Exercise ::
Start at the line that has "for name, x, y" and stop at the line that has "before = set(bpy.data.objects)". Print those lines and all lines between them exactly, and nothing more.

Extracted data ::

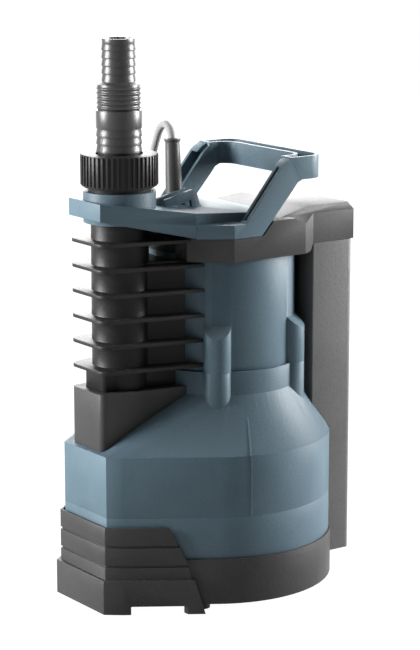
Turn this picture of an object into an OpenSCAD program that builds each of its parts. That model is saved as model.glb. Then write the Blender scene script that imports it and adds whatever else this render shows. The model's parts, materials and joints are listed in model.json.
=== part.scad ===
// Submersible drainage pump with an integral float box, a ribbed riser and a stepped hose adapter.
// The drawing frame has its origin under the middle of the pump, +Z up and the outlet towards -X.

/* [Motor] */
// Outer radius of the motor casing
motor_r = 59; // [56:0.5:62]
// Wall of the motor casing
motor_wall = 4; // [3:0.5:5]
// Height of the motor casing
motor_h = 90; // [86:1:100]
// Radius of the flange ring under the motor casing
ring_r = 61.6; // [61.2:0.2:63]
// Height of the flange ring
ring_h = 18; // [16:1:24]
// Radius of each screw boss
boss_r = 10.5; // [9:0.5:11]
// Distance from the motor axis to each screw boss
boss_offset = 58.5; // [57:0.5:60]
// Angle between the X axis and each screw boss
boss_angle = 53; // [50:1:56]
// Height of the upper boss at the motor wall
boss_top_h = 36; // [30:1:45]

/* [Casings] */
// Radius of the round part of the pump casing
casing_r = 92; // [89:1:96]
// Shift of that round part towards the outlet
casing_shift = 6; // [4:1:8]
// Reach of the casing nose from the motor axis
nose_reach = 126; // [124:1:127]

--

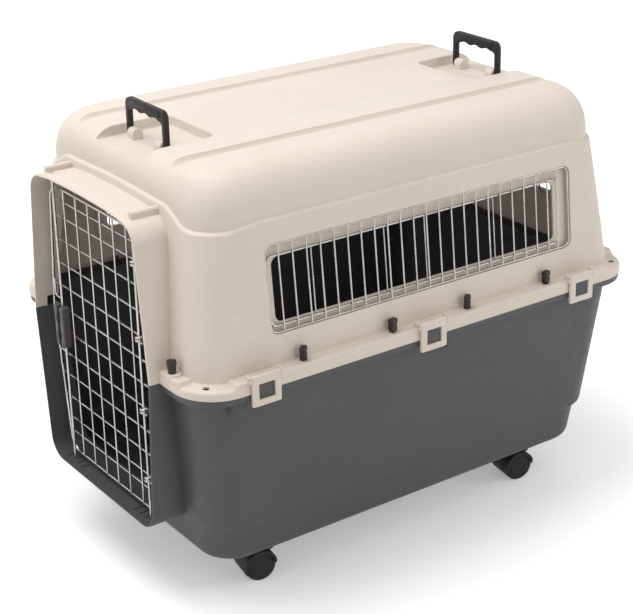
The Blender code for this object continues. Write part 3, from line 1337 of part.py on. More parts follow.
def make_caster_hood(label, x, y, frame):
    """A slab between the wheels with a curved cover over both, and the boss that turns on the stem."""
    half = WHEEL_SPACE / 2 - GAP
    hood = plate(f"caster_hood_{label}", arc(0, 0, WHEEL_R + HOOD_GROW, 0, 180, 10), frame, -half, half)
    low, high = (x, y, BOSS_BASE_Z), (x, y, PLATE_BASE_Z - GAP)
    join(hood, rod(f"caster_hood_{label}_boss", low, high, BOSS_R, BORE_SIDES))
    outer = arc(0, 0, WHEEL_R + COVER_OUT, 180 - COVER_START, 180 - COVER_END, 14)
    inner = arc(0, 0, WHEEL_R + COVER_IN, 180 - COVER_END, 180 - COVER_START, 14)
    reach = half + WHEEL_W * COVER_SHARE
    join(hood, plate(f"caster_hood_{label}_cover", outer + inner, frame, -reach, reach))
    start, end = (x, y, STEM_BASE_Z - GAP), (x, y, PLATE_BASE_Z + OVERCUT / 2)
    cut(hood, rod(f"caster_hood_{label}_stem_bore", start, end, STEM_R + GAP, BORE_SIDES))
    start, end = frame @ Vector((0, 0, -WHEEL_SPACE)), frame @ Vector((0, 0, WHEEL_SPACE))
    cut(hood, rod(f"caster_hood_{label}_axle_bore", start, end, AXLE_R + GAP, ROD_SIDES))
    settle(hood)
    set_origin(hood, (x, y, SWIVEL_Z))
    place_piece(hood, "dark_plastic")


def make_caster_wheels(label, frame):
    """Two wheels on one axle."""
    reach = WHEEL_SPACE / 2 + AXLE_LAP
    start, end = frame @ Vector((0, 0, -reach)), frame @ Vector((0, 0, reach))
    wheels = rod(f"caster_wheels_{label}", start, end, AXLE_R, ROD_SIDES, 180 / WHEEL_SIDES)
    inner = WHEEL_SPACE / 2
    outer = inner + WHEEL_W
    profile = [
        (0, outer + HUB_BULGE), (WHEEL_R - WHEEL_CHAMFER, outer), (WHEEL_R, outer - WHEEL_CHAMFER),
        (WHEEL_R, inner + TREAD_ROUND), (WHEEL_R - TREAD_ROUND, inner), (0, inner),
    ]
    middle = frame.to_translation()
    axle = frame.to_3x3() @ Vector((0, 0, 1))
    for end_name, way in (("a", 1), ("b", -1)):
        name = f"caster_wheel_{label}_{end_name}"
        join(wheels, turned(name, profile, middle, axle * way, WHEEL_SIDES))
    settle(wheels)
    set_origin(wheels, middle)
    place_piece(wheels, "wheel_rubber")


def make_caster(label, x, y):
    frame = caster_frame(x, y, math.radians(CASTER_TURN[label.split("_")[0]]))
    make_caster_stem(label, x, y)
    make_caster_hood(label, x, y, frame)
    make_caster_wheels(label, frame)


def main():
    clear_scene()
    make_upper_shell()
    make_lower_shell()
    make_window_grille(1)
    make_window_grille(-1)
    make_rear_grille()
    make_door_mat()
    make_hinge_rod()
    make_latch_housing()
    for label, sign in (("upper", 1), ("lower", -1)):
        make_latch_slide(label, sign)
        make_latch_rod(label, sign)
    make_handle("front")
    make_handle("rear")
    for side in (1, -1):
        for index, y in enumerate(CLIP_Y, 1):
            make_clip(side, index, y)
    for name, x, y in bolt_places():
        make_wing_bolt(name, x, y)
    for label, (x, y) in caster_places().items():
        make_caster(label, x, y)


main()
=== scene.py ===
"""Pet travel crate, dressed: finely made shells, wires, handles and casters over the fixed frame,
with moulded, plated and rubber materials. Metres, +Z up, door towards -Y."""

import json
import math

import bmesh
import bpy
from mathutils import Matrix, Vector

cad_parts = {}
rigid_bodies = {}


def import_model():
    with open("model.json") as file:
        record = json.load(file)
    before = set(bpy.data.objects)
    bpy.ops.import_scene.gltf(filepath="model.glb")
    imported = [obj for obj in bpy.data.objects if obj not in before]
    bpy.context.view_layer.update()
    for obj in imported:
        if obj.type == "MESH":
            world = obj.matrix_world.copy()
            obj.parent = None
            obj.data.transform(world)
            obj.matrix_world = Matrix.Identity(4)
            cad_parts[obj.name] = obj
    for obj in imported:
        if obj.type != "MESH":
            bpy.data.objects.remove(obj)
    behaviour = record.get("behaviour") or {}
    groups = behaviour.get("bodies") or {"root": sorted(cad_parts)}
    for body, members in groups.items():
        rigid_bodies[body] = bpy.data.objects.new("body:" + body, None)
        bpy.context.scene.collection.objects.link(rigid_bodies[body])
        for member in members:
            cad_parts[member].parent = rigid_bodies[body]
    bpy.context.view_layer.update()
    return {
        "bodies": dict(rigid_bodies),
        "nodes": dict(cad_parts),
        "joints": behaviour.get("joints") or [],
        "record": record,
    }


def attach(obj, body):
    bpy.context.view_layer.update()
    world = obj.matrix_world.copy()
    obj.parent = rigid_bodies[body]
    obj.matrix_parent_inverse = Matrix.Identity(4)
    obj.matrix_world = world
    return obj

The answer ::
    for name, x, y in bolt_places():
        make_wing_bolt(name, x, y)
    for label, (x, y) in caster_places().items():
        make_caster(label, x, y)


main()
=== scene.py ===
"""Pet travel crate, dressed: finely made shells, wires, handles and casters over the fixed frame,
with moulded, plated and rubber materials. Metres, +Z up, door towards -Y."""

import json
import math

import bmesh
import bpy
from mathutils import Matrix, Vector

cad_parts = {}
rigid_bodies = {}


def import_model():
    with open("model.json") as file:
        record = json.load(file)
    before = set(bpy.data.objects)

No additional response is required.